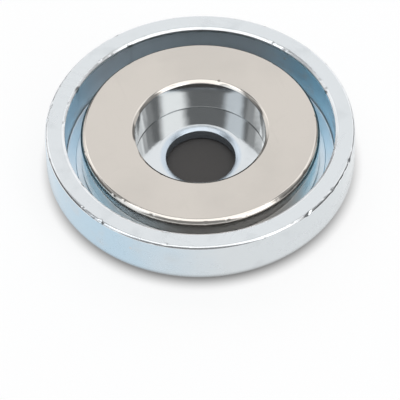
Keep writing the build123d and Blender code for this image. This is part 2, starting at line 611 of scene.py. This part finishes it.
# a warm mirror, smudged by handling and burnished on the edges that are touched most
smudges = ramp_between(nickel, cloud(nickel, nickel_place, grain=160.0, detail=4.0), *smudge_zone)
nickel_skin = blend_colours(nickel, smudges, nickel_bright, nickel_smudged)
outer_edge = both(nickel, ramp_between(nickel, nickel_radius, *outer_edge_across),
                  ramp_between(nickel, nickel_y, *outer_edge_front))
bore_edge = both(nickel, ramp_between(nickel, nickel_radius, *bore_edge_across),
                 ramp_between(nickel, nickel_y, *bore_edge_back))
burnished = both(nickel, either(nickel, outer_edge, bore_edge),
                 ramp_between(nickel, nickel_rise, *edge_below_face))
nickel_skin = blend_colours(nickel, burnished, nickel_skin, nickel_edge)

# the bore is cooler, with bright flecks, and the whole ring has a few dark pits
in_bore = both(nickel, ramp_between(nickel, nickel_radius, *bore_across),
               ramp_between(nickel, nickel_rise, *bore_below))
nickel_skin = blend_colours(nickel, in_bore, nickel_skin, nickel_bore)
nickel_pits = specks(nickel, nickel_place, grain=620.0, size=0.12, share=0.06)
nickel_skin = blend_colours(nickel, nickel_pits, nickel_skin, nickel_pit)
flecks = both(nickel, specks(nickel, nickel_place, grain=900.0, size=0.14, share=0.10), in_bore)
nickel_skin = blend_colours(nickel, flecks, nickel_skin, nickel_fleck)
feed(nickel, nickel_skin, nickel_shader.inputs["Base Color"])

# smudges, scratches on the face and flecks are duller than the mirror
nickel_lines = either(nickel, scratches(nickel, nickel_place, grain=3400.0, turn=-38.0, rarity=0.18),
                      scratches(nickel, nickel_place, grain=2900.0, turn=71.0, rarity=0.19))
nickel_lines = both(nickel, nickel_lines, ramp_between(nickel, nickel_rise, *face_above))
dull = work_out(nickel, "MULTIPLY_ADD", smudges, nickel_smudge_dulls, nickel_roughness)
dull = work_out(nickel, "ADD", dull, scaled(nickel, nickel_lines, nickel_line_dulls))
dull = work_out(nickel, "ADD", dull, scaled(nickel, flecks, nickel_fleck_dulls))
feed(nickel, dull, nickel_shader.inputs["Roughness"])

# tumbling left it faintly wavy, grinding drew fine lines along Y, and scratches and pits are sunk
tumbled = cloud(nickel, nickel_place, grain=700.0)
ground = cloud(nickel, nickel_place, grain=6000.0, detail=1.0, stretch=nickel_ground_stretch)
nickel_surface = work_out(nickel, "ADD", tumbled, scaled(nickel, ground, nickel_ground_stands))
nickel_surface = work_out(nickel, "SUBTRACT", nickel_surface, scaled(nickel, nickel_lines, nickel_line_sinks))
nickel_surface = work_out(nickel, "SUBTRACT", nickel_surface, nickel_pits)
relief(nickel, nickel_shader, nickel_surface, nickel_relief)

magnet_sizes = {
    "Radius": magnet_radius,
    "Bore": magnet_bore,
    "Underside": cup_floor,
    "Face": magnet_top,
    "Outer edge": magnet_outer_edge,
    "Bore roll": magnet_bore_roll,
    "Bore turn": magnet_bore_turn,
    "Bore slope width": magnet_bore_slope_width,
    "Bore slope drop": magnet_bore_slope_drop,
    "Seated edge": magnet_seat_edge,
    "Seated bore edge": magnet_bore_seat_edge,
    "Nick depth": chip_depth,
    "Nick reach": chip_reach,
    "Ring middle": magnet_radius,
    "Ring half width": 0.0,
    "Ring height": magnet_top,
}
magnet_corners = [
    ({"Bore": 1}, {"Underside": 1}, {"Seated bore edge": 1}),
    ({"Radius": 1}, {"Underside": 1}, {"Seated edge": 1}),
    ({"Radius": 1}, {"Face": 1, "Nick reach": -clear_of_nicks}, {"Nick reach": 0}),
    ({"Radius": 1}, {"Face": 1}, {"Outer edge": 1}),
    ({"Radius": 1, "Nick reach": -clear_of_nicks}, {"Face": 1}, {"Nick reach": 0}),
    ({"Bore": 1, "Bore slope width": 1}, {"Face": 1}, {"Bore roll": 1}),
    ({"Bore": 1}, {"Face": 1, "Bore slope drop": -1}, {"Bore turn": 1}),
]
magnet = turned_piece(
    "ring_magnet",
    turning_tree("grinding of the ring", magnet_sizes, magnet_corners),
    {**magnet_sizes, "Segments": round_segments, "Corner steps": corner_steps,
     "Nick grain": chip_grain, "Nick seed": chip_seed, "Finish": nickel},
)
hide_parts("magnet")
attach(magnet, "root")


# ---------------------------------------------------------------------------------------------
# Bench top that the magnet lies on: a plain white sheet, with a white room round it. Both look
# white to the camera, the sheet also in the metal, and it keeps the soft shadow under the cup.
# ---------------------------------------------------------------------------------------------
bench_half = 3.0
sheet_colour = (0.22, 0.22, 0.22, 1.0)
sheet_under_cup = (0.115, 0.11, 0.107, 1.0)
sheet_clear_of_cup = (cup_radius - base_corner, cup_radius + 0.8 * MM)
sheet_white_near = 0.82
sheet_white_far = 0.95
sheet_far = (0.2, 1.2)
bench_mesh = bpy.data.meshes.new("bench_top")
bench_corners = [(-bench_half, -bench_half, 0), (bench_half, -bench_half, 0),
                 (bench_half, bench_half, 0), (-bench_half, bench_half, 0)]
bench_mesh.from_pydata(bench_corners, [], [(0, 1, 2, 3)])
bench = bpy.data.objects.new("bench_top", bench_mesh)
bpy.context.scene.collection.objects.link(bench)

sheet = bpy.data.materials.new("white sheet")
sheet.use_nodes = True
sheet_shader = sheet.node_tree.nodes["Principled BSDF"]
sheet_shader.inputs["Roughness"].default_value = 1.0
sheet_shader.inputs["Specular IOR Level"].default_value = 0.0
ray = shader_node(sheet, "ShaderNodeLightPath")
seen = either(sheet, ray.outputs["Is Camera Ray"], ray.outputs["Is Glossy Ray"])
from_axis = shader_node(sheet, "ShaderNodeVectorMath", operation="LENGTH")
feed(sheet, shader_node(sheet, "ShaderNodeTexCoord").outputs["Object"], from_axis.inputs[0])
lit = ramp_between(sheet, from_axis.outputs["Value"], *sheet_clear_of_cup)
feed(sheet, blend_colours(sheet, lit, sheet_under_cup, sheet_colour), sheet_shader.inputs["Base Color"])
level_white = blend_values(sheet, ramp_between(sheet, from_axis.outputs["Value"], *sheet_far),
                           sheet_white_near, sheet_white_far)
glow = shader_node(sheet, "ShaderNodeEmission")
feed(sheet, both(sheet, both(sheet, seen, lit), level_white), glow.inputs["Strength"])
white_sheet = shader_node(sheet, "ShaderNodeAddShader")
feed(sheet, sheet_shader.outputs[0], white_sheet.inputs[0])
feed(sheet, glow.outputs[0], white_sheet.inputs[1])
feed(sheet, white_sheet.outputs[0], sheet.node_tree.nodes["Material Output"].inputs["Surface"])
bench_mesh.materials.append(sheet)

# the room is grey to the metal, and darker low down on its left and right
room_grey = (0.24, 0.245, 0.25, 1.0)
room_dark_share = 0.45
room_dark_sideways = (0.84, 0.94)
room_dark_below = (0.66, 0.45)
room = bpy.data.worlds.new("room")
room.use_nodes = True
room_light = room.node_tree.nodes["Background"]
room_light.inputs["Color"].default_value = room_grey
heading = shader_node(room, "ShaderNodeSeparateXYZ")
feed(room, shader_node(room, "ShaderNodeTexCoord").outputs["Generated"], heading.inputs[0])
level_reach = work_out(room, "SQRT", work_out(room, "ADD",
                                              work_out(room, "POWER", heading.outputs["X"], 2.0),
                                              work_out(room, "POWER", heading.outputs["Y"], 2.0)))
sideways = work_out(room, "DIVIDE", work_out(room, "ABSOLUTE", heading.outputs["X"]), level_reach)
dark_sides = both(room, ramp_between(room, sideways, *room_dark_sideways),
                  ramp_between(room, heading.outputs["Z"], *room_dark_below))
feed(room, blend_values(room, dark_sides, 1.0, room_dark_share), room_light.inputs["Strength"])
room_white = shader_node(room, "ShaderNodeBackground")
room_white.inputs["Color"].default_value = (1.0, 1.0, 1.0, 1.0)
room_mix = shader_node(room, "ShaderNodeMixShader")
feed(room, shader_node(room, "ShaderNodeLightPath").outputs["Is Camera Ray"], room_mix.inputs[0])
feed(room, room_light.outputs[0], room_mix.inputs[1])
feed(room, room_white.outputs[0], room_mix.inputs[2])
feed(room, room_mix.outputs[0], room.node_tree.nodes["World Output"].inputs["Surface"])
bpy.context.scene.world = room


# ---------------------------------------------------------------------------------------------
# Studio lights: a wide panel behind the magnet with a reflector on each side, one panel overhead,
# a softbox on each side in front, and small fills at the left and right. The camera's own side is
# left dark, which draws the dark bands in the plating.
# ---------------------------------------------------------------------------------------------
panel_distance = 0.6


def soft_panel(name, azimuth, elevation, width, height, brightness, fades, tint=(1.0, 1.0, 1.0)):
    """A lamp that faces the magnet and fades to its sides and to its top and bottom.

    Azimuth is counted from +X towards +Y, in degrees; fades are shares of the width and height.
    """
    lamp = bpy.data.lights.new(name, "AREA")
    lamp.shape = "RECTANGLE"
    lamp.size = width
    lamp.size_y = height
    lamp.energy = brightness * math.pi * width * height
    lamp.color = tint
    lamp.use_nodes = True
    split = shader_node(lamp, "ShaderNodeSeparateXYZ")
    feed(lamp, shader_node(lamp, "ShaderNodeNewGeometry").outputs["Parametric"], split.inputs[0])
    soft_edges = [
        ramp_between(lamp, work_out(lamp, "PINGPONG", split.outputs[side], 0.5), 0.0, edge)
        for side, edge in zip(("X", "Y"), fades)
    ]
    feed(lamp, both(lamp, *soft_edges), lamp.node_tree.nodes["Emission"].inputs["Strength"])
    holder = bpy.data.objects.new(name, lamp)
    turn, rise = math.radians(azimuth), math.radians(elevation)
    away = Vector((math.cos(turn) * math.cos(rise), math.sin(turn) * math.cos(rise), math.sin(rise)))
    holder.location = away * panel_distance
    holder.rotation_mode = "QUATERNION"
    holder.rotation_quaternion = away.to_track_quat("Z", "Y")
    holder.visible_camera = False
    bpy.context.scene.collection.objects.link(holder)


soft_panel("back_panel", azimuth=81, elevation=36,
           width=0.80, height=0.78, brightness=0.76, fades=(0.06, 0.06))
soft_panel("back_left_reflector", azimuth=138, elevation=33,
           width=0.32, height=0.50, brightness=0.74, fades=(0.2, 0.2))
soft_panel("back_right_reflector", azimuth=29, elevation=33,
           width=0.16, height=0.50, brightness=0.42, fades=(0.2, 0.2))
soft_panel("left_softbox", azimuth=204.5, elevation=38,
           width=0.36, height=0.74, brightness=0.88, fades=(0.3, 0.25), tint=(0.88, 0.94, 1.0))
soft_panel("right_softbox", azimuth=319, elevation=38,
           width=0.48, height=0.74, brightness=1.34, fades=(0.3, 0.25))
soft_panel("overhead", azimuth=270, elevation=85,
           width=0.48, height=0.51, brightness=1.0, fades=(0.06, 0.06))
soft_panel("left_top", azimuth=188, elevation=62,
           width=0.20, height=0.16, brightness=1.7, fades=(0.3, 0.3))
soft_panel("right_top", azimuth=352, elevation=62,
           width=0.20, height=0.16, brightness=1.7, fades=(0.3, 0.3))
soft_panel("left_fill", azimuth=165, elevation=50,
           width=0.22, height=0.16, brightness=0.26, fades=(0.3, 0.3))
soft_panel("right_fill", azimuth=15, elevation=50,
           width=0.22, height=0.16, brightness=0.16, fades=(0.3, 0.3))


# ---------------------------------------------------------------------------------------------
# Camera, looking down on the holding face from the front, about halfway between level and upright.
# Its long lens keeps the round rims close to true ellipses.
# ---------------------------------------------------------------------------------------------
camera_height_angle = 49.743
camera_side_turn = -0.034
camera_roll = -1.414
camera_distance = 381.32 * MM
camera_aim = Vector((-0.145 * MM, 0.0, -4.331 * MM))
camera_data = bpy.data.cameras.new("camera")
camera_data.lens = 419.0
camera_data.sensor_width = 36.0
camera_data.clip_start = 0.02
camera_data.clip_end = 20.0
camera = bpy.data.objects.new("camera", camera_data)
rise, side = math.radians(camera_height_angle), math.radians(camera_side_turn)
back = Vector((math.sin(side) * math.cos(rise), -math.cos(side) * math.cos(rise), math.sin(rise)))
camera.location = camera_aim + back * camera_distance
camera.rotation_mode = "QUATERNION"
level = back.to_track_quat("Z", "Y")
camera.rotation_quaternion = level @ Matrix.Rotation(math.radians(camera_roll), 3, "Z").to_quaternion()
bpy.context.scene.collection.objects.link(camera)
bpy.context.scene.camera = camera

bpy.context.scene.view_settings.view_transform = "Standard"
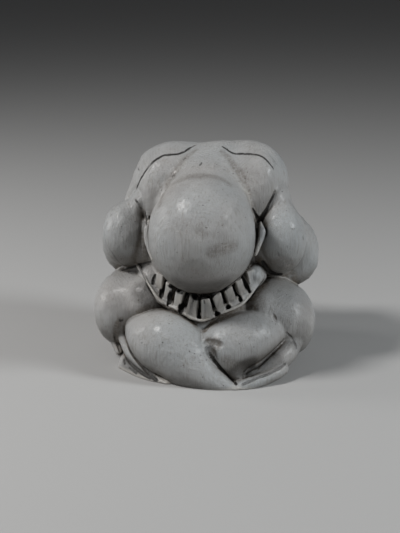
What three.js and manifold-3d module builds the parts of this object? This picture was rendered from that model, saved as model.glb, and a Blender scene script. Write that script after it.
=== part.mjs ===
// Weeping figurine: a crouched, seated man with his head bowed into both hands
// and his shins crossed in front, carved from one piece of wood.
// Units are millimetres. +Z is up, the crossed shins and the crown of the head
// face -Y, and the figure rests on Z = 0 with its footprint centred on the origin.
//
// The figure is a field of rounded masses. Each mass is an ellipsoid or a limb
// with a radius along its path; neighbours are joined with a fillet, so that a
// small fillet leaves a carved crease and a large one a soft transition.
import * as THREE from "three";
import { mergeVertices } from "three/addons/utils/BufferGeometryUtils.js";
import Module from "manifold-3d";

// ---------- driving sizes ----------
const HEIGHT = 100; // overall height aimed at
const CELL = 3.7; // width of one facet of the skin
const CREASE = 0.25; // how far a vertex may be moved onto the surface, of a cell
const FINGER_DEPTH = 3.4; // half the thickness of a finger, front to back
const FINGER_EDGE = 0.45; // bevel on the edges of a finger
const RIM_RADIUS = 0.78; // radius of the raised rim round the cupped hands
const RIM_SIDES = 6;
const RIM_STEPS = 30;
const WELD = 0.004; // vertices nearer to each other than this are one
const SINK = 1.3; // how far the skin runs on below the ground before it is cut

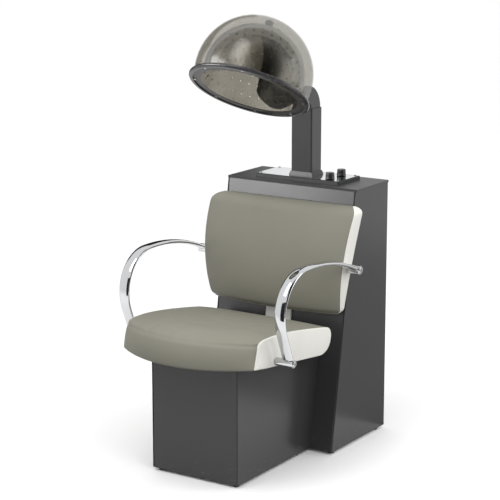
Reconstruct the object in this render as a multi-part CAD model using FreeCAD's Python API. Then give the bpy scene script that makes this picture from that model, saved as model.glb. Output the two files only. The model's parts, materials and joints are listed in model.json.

DIRECTIONS FOR THIS TASK: Print, please, the lines from the first line of the material through the line that contains "burnished, nickel_skin, nickel_edge)", exactly as written and with nothing added.

EXERCISE RESULT:
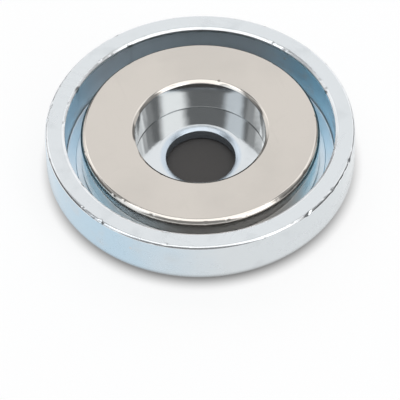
Keep writing the build123d and Blender code for this image. This is part 2, starting at line 611 of scene.py. This part finishes it.
# a warm mirror, smudged by handling and burnished on the edges that are touched most
smudges = ramp_between(nickel, cloud(nickel, nickel_place, grain=160.0, detail=4.0), *smudge_zone)
nickel_skin = blend_colours(nickel, smudges, nickel_bright, nickel_smudged)
outer_edge = both(nickel, ramp_between(nickel, nickel_radius, *outer_edge_across),
                  ramp_between(nickel, nickel_y, *outer_edge_front))
bore_edge = both(nickel, ramp_between(nickel, nickel_radius, *bore_edge_across),
                 ramp_between(nickel, nickel_y, *bore_edge_back))
burnished = both(nickel, either(nickel, outer_edge, bore_edge),
                 ramp_between(nickel, nickel_rise, *edge_below_face))
nickel_skin = blend_colours(nickel, burnished, nickel_skin, nickel_edge)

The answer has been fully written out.